After a thorough review of the record, we cannot say that the trial court abused its discretion in determining that relocation was not in the best interest of the children. While a different conclusion could have been reached based on the facts presented, the consideration on appeal is whether the trial court abused its great discretion in arriving at its conclusion. The trial court sitting as the trier of fact is in the best position to evaluate the demeanor of the witnesses. Oliva v. Jones, 22-385 (La.App. 5 Cir. 3/29/23), 360 So.3d 573, 578. A trial court's determination in a relocation matter is entitled to great weight and will not be overturned on appeal absent a clear showing of abuse of discretion. Gathen, 66 So.3d at 9; Duerson, 379 So.3d at 753.
For these reasons, the trial court's judgment is affirmed.
AFFIRMED
MOLAISON J., CONCURS WITH REASONS
I reluctantly agree with the majority's opinion based on the required standard of review. I write separately, however, to emphasize factors that I believe weighed in favor of granting Ms. Rivers' request to relocate with her children.
Evidence in the record suggests that Ms. Rivers, a U.S. Army veteran who sustained disabling injuries during her service, was able to significantly maximize her employment opportunities upon relocating to Alabama. The record further demonstrates that the parties' three children also benefitted from a highly rated school system and the support of Ms. Rivers' extended family. By contrast, Ms. Rivers testified that her life in Louisiana was of scarce employment, with little to no assistance from Mr. Ovide in daily child care.
On the issue of whether Mr. Ovide was actually and actively involved in raising the children, I note that he could not name any of their doctors and was unclear about the details of taking them to school.

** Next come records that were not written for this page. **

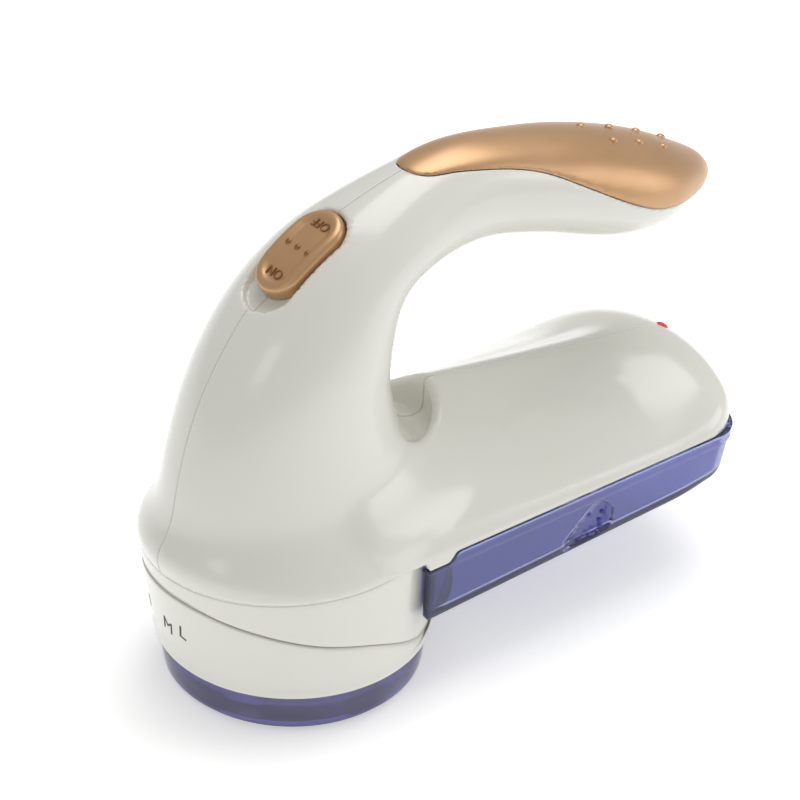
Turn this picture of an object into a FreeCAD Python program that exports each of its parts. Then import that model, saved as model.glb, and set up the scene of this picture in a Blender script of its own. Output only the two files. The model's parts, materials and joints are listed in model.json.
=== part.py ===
"""Fabric shaver: a swan-necked hand-held lint remover with a slide-out lint bin.

Frame: origin on the cutting head's axis, at the plane the head rests on.
+X runs back along the tail, +Z is up, the mould halves meet on the plane Y = 0.
All sizes are in millimetres.
"""
import FreeCAD, Part
import math
import os

V = FreeCAD.Vector

# ---------------------------------------------------------------- driving dimensions
# running and assembly clearances
slide_clearance = 0.4          # between sliding plastic parts
turn_clearance = 0.3           # between rings that turn or lift
fit_clearance = 0.15           # between parts that are assembled once
shaft_clearance = 0.05         # radial, shaft in its bush

# body shells
shell_wall = 2.0
seam_z = 39.5                  # where the body meets the head collar and the bin
seam_mid_x = -1.0              # the collar's mouth at the seam is slightly oval
seam_rx = 37.5
seam_ry = 34.6
tail_half_width = 34.6
tail_end_x = 128.0
end_r = 60.0                   # plan radius of the tail's end
corner_r = 11.0                # and of its corners
tail_side_wall = 3.0           # upright band above the rim
ridge_front_x = 40.0
ridge_front_z = 64.5
ridge_rear_x = 116.0
ridge_rear_z = 53.8

# head
collar_foot_z = 11.0
collar_foot_r = 34.0
collar_wall = 2.2
spigot_wall = 1.2
flange_bore_r = 22.0
bezel_proud = 0.35
step_z = 21.0                  # height of the sloping step on the head axis
step_slope = -0.31             # its rise per mm of X
flange_z = 34.5                # collar's inner screw flange
flange_t = 2.0
head_screw_r = 27.6

# height ring and dial
ring_h = 8.5
ring_inner_r = 29.3
ring_outer_r = 31.3
dial_foot_z = 1.0
dial_outer_r = 33.4
dial_wall = 1.8
dial_neck_h = 3.0
lift_travel = 0.8

# cutting head
foil_r = 27.0
foil_t = 0.4
foil_seat_z = 1.8
foil_hole_r = 0.9
foil_frame_outer_r = 29.0
foil_frame_top_z = 9.0
blade_t = 0.6
blade_r = 24.0
blade_gap = 0.4
fan_disc_z = 11.0
fan_disc_t = 1.5
vane_count = 6
cup_outer_r = 28.8
cup_wall = 1.5
cup_top_z = 32.6

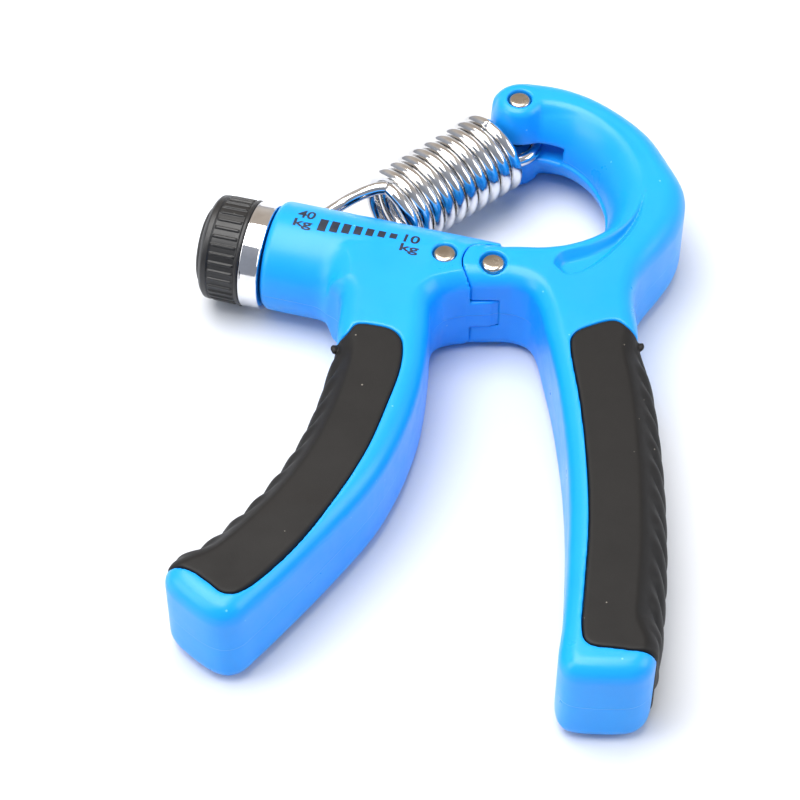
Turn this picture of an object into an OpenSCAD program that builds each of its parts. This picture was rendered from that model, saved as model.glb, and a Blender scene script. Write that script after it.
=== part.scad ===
// Adjustable hand grip strengthener: two hinged plastic handles with rubber grips, pulled
// apart by an extension spring whose rear hook travels on a screw turned by a knob.
// Drawn lying flat. Plan outlines are in millimetres from the pivot axis.

/* [Body] */
// Thickness of both handles
body_t = 23; // [22:0.5:25]
// Diameter of the round adjuster housing
housing_d = 23.8; // [23:0.1:24.5]
// Direction of the housing axis, seen from above
housing_angle = -15.5; // [-18:0.5:-13]
// Length of the housing, mouth to knuckle
housing_l = 44; // [42:1:46]

/* [Knuckle] */
// Radius of the right handle's round ears
ear_r = 6.6; // [6:0.1:7]
// Thickness of the left handle's middle tongue
tongue_t = 7.5; // [6:0.1:9]
// Radius of the tongue's round end
tongue_r = 5.4; // [5:0.1:5.8]
// Gap between the moving faces of the knuckle
knuckle_gap = 0.3; // [0.25:0.05:0.4]

/* [Fasteners] */
// Radius of the three rivet shanks
rivet_r = 1.7; // [1.5:0.1:1.8]
// Radius of the rivet heads
rivet_head_r = 2.45; // [2.2:0.05:2.6]
// Radial clearance of a pin in its moving bore
pin_clear = 0.05; // [0.03:0.01:0.1]

/* [Spring] */
// Wire diameter of the spring
wire_d = 2.8; // [2.4:0.1:3]
// Radius from the coil's axis to the wire's centre
coil_r = 8.2; // [7.5:0.05:8.3]
// Distance between turns, already stretched a little
coil_pitch = 3.19; // [3.1:0.01:3.3]
// Number of full turns
coil_turns = 9; // [8:1:10]
// Radius from the centre of a hook's loop to the wire's centre
loop_r = 5.2; // [5:0.1:5.4]

/* [Adjuster] */
// Diameter of the knob at its rim
knob_d = 22.9; // [22:0.1:22.9]
// Length of the knob without its end cap
knob_l = 9; // [8:0.5:10]
// Number of grip ribs around the knob
knob_ribs = 36; // [24:1:40]
// Diameter of the plated ring beside the knob
ring_d = 22.6; // [21.5:0.1:23]
// Width of the plated ring
ring_w = 4.4; // [4:0.1:5]
// Diameter of the adjusting screw's thread
screw_d = 5; // [4:0.5:5]
// Distance from the screw's axis to the housing's axis
screw_offset = 1.1; // [0.5:0.1:1.5]
// Radius of the bore that the slider runs in
bore_r = 7.2; // [7:0.1:7.4]
// Radius of the bush at the screw's far end
bearing_r = 4.2; // [4:0.1:4.5]

/* [Grips] */
// Thickness of the rubber over the top and bottom faces
rubber_skin = 2.5; // [2:0.1:3]
// Thickness of the rubber over the outer side
rubber_side = 3; // [2.5:0.1:3.5]

/* [Hidden] */

$fn = 64;
eps = 0.01;
mid = body_t / 2;
wire_r = wire_d / 2;

// The drawing's pivot axis lies here in the part's frame, whose origin is under the middle.
pivot_at = [11, 23.365];

// Fixed places on the plan, from the pivot axis.
anchor = [6.9, 48];
mouth = [-45.9, 12.5];
housing_dir = [cos(housing_angle), sin(housing_angle)];
housing_side = [-sin(housing_angle), cos(housing_angle)];
function on_housing(along, across) = mouth + along * housing_dir + across * housing_side;

// The slider's pin, at the strong end of its travel, and the spring's line from it.
hook_pin = on_housing(12.1, 6);
spring_line = anchor - hook_pin;
spring_l = norm(spring_line);
spring_angle = atan2(spring_line[1], spring_line[0]);
hook_z = mid + 4.5;
loop_hang = loop_r - wire_r - rivet_r - 0.35;
coil_first = spring_l - 8.7;
coil_last = coil_first - coil_turns * coil_pitch;

// Heights of the knuckle's layers.
tongue_z0 = mid - tongue_t / 2;
tongue_z1 = mid + tongue_t / 2;
ear_z0 = tongue_z0 - knuckle_gap;
ear_z1 = tongue_z1 + knuckle_gap;

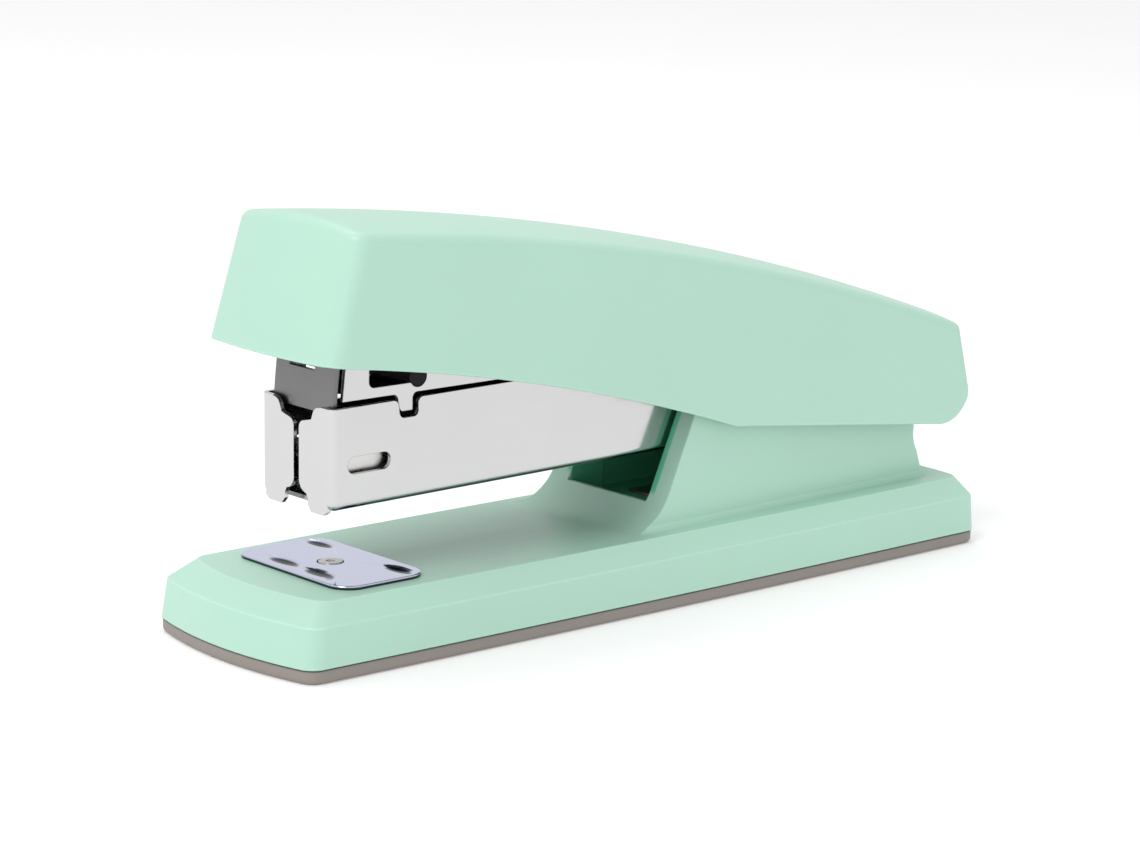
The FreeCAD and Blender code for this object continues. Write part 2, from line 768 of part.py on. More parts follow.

His account of seeing the children every Saturday differed from testimony that he saw them only every other Saturday for a minimal amount of time.
While Mr. Ovide recognized that his children may have enjoyed a better life in Alabama, he also made clear that he would not be inconvenienced by having to drive any distance from the New Orleans area to visit them. This, even though his self-employed status, would allow him the flexibility to do so if he chose.
I cannot disagree with the trial court's assessment of witness credibility based on a cold record nor with the majority's conclusion using the abuse of discretion standard. However, I find that the evidence presented justified allowing Ms. Rivers to relocate with her children, which was at least equal in weight to the evidence cited by the trial court to deny relocation.
I question whether the best interests of the children, in this case, are indeed being served by forcing their mother to give up meaningful employment, her family's support, and the optimism of a fresh start in life simply so that Mr. Ovide can be a dad for a few hours - every other weekend.